Advancement of Electric Vehicles in Canada

Vehicle manufacturers are collectively bringing to market a growing of number of electric vehicles across all vehicle segments meeting consumer utility needs. More than 40 models are now available where as just a handful were available a few years ago.

In Canada, Québec, British Columbia and Ontario lead in the adoption of plug-in electric vehicles, plug-in electric hybrid vehicles (PHEVs) and battery electric vehicles (BEVs), as a result of a comprehensive set of policies aimed at increasing acceptance of these technologies. While the currently aligned Canada-U.S. light duty vehicle greenhouse gas (GHG) emission regulations also compel manufacturers to bring a growing number of these vehicles to market, it remains essential that market supports remain in place now and for a period into the future to encourage consumer adoption of these technologies.
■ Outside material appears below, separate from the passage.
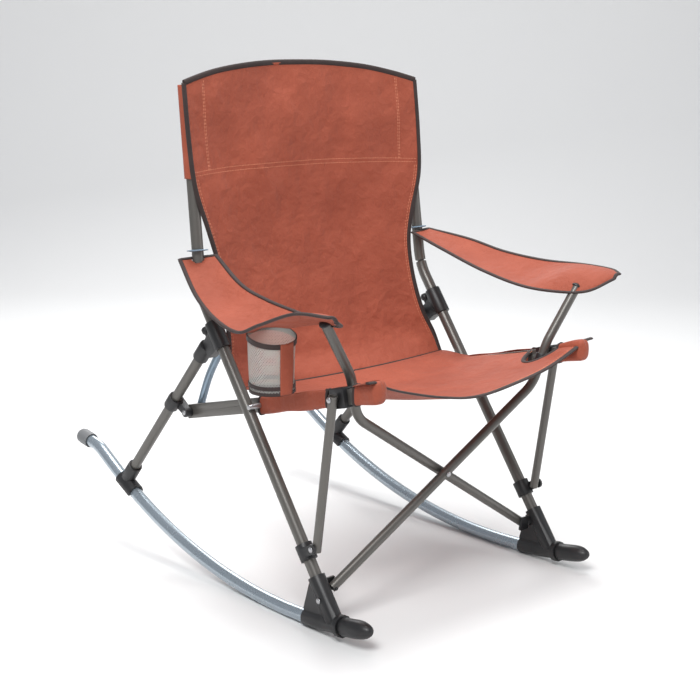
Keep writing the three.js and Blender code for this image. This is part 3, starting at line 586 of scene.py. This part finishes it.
# %% Softened copies of the small hard parts
SLOTS = {sub["node"]: sub["material_slot"] for sub in frame["record"]["subparts"]}
BODIES = {node: name for name, nodes in frame["record"]["behaviour"]["bodies"].items() for node in nodes}
CLOTH_NODES = {"seat_sling", "back_sling", "right_arm_rest", "left_arm_rest", "cup_holder"}
TUBE_ENDINGS = ("rocker_rail", "main_tube", "rear_leg", "strut", "curved_brace", "post_tube")


def soften(node):
    """A copy of a CAD node with merged corners, a bevel on its edges and smooth shading."""
    piece = link(f"{node} softened", frame["nodes"][node].data.copy())
    weld = piece.modifiers.new("weld", "WELD")
    weld.merge_threshold = 1e-5
    bevel = piece.modifiers.new("bevel", "BEVEL")
    bevel.width = 0.0009 if SLOTS[node] != "frame_paint" else 0.0018
    bevel.segments = 3
    bevel.limit_method = "ANGLE"
    bevel.angle_limit = math.radians(42)
    bevel.harden_normals = False
    depsgraph = bpy.context.evaluated_depsgraph_get()
    mesh = bpy.data.meshes.new_from_object(piece.evaluated_get(depsgraph))
    piece.modifiers.clear()
    piece.data = mesh
    mesh.polygons.foreach_set("use_smooth", np.ones(len(mesh.polygons), bool))
    smooth_by_angle(piece, 42)
    return dress(piece, SLOTS[node], BODIES[node], replaces=[node])


hard = [n for n in sorted(frame["nodes"]) if n not in CLOTH_NODES and not n.endswith(TUBE_ENDINGS)]
for node in hard:
    soften(node)
print(len(hard), "mouldings and fixings softened")

# %% [markdown]
# ## Cloth
#
# The cloth hangs tight between tubes, so its shape is mostly set by its edges. A simulation was
# an option, and would wander from those edges; a surface drawn between edge curves keeps them, and
# its slack, folds and crumples are added as waves. The edges that show have a dark folded tape.


# %% Cloth helpers
def ripple(x, y, seed=0.0):
    """Soft, uneven waves: a few sines whose directions and lengths don't share a multiple."""
    total = 0
    for k, (a, b) in enumerate([(13.1, 5.3), (-7.7, 17.9), (23.3, -11.7), (9.1, 31.3), (-34.7, 19.3)]):
        wander = 1.7 * np.sin(b * x * 0.6 - a * y * 0.5)
        total = total + np.sin(a * x + b * y + seed * (k + 1.3) + wander) / (k + 2)
    return total / 1.6


def thicken(piece, depth):
    """Gives a sheet its thickness, evenly to both sides."""
    solid = piece.modifiers.new("thickness", "SOLIDIFY")
    solid.thickness = depth
    solid.offset = 0
    solid.use_rim = True


def tape(name, path, normal, body, wide=0.009, thick=0.0042, closed=False):
    """The dark tape folded over a raw edge."""
    return dress(band(name, path, thick, wide, normal, closed), "binding", body)


def stitches(name, path, body, lift, long=0.0042, gap=0.0022, thick=0.0011):
    """A row of short stitches along a path, each a six-sided bar lifted off the cloth."""
    path = np.asarray(path)
    away = np.concatenate([[0], np.cumsum(np.linalg.norm(np.diff(path, axis=0), axis=1))])
    starts = np.arange(0, away[-1] - long, long + gap)
    ends = [np.stack([np.interp(s, away, path[:, k]) for k in range(3)], -1)
            for s in (starts, starts + long)]
    along = (ends[1] - ends[0]) / long
    lift = np.asarray(lift, float) / np.linalg.norm(lift)
    aside = np.cross(along, lift)
    a = np.linspace(0, 2 * np.pi, 6, endpoint=False)
    ring = np.cos(a)[None, :, None] * aside[:, None] + np.sin(a)[None, :, None] * lift
    points = np.stack([end[:, None] + ring * thick / 2 + lift * thick * 0.4 for end in ends], 1)
    k = np.arange(6)
    wall = np.stack([k, (k + 1) % 6, (k + 1) % 6 + 6, k + 6], -1)
    lids = np.array([[0, 5, 4, 3], [0, 3, 2, 1], [6, 7, 8, 9], [6, 9, 10, 11]])
    one = np.concatenate([wall, lids])
    faces = (one[None] + np.arange(len(starts))[:, None, None] * 12).reshape(-1, 4)
    return dress(link(name, make_mesh(name, points.reshape(-1, 3), faces)), "thread", body)


# %% [markdown]
# ### The back
#
# One sheet from the seat to the head. It is narrow at the waist, where its edges are free, and
# widens to the uprights, where a second panel goes round them and across behind to make the
# pocket that holds them.

# %% The back sheet
BACK_KEYS = [(0.258, 0.128, 0.385), (0.260, 0.150, 0.420), (0.247, 0.172, 0.470), (0.240, 0.193, 0.540),
             (0.243, 0.209, 0.610), (0.258, 0.216, 0.670), (0.281, 0.2205, 0.745), (0.2865, 0.230, 0.830),
             (0.2865, 0.242, 0.930)]
BACK_BOW, POCKET_FOOT, TOP_RISE, JOIN_SAG = 0.030, 0.762, 0.040, 0.008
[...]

Zero Emission Vehicles (ZEV) Fact Sheet

Necessary electric vehicle market support policies:

  • Consumer Electric Vehicle Purchase Incentives
    There is a direct correlation between increased consumer electric & fuel cell vehicle adoption rates in those jurisdictions that provide substantial consumer point of purchase incentives and other consumer supports. Consumers must see a consistent and predictable incentive program in order to have confidence in choosing this vehicle technology and such programs need to be made available until such time as electric vehicles reach price parity with comparable model internal combustion engine vehicles estimated to be in the 2028-2030 period. Jurisdictions such as the state of California have continued to see the need to maintain consumer incentive programs, along with a suite of other support policies, despite having a Zero Emission Vehicle regulation.The high cost of electric vehicles remains a key consideration for consumers and at this time, vehicle manufacturers are providing built-in electric vehicle price incentives that in many cases exceed the total government consumer incentives; these will continue depending on the battery development cost curve and until price parity is achieved with comparable internal combustion engine vehicles.

    Importantly, where a jurisdiction has eliminated or materially reduced the availability of consumer electric vehicle purchase incentives, the negative sales impact is quick and dramatic.
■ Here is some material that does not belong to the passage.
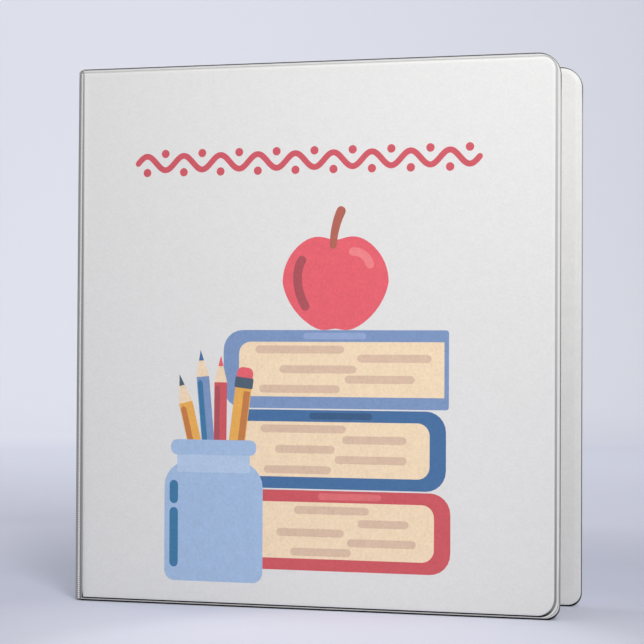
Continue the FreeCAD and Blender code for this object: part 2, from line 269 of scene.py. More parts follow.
def on_front(s, z, n):
    """Point of the front cover: s from its hinge axis, z up, n outward from its middle plane."""
    return Vector((HINGE_X + s, -HINGE_Y - n, z))


def on_back(s, z, n):
    return Vector((HINGE_X + s, HINGE_Y + n, z))


def on_spine(s, z, n):
    """Point of the spine: s along it from the back hinge axis to the front one."""
    return Vector((HINGE_X - n, HINGE_Y - s, z))


EDGE_LINE = 0.46                                         # width of the weld's cut edge, painted dark as shade, mm
RIM_FOOT = 2.60                                          # width of the welded rim at the free edge, mm
# How much tighter the padded face's upper and lower corners are than lines parallel to the outline, mm.
HEAD_EASE, FOOT_EASE = 3.2, -4.5
# How wide the cut edge and then the rim come out along each edge, as shares of those widths.
EDGE_SHARES = {"side": (1.0, 1.0), "top": (1.5, 0.70), "bottom": (1.9, 0.34)}


def rim_inset(d, edge):
    """How far a line d mm inside the outline of the free edge is from the given edge."""
    line, rim = EDGE_SHARES[edge]
    in_line = min(d, EDGE_LINE)
    in_rim = max(0.0, min(d, RIM_FOOT) - EDGE_LINE)
    beyond = max(0.0, d - RIM_FOOT)
    return (in_line * line + in_rim * rim + beyond) * MM


def outline(length, d, rounded, steps=14):
    """Loop of (s, z) about d mm inside a panel's outline.

    rounded says whether the corners of its far edge are round, as on a cover, or square.
    """
    side, low, high = (rim_inset(d, edge) for edge in ("side", "bottom", "top"))
    if not rounded:
        return [(side, low), (length - side, low), (length - side, HEIGHT - high), (side, HEIGHT - high)]
    share = min(d, RIM_FOOT) / RIM_FOOT * MM
    foot = FOOT_CORNER_R - FOOT_EASE * share
    head = CORNER_R - HEAD_EASE * share
    corners = ((foot, foot, foot - low, -90), (head, HEIGHT - head, head - high, 0))
    points = [(side, low)]
    for radius, centre_z, reach_z, start in corners:
        for i in range(steps + 1):
            t = math.radians(start + 90 * i / steps)
            points.append((length - radius + (radius - side) * math.cos(t), centre_z + reach_z * math.sin(t)))
    points.append((side, HEIGHT - high))
    return points


FACE_N = 1.42                                            # a flat face's height above the middle plane, mm
# Cross-section of a panel's edge, from the rim's outer edge in to the flat face: distance in from
# the outline, then the height above the middle plane outside and inside, and the same line's
# distance from where the panel's vinyl starts beside the hinge, all in mm.
EDGE_PROFILE = [
    (0.00, 0.08, 0.08, 0.00), (0.06, 0.26, 0.26, 0.00), (0.18, 0.38, 0.40, 0.02), (0.46, 0.46, 0.55, 0.04),
    (0.70, 0.50, 0.64, 0.06), (0.90, 0.47, 0.70, 0.08), (1.00, 0.34, 0.73, 0.10), (1.10, 0.47, 0.76, 0.12),
    (1.30, 0.54, 0.80, 0.15), (1.52, 0.53, 0.85, 0.18), (1.76, 0.42, 0.90, 0.21), (1.98, 0.25, 0.94, 0.24),
    (2.18, 0.12, 0.97, 0.26), (2.38, 0.09, 1.00, 0.28), (2.56, 0.16, 1.03, 0.30), (2.70, 0.36, 1.05, 0.34),
    (2.82, 0.66, 1.08, 0.44), (2.98, 0.96, 1.11, 0.80), (3.22, 1.17, 1.18, 1.45), (3.60, 1.30, 1.26, 2.60),
    (4.20, 1.38, 1.34, 4.00), (5.20, FACE_N, FACE_N, 6.00)]
HINGE_START = 2.20 * MM                                  # hinge axis to a panel's own vinyl
SAME = 1e-9                                              # points closer than this are one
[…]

    (Source: https://www.mckinsey.com/industries/automotive-and-assembly/our-insights/making-electric-vehicles-profitable; https://www.cargroup.org/wp-content/uploads/2018/01/Technology_Roadmap_Combined_23JAN18.pdf)

  • Recharging Infrastructure
    Electric vehicle purchasers knowing that they will have ready access to recharging outlets is essential to reducing range anxiety and increasing their confidence in the making their decision to purchase this new technology. Governments, agencies and employers are highly encouraged to continue efforts to expand the charging infrastructure in the public domain and through individual consumer supports. At present recharging infrastructure is concentrated in urban areas; intercity corridors are now expanding as well. Advancements in battery technology are also enabling greater distances to be travelled on a single charge.
  • Consumer Education
    Support for effective consumer education and demonstration programs is another critical area for government- industry collaboration. Reducing the mystique around electric vehicle technology and providing consumers with information that will help them understand the value proposition for an electric vehicle that meets their transportation needs.
  • Other
    Additional indirect consumer motivation supports, combined with the above have been influential in a consumers’ consideration of an electric vehicle purchase. These may include but not be limited to: high occupancy vehicle lane access, preferential parking and reduced or eliminated road tolls.

Zero Emission Vehicle Regulation

Where jurisdictions in Canada have or are planning to introduce policies leading to Zero Emission Vehicle (ZEV) regulation, consideration must be given to best practice compliance pathways, as well as sufficient regulatory flexibilities for vehicle manufacturers, all of which are necessary to ensure the longer term success of the policy.

Such an approach which uses a credit generating system forces manufacturers to sell a specific ratio of new zero emission vehicles (electric vehicles) at rates that exceed the natural consumer uptake of these vehicle technologies. Consequences of these new regulations will unnecessarily force additional costs on consumers and potentially restrict their choice of non-electric vehicles if manufacturers are unable to comply with aggressive government electric vehicle sales targets.

Accelerated On-Road Fleet Turnover – A Significant Opportunity for Transportation-related Greenhouse Gas reduction
Electric vehicles have the potential to reduce or eliminate greenhouse gas emissions but at present, they only represent about 2% of annual new vehicle sales. Due to the size and age of the on-road internal combustion fleet across the country and the fact that they represent a disproportionate amount of emissions, policies which accelerate fleet turnover, will achieve significantly greater reductions in greenhouse gases (and smog related emissions) more quickly. New replacement vehicles are far more fuel efficient and emit significantly fewer emissions, they are also equipped with more comprehensive safety systems – a triple win.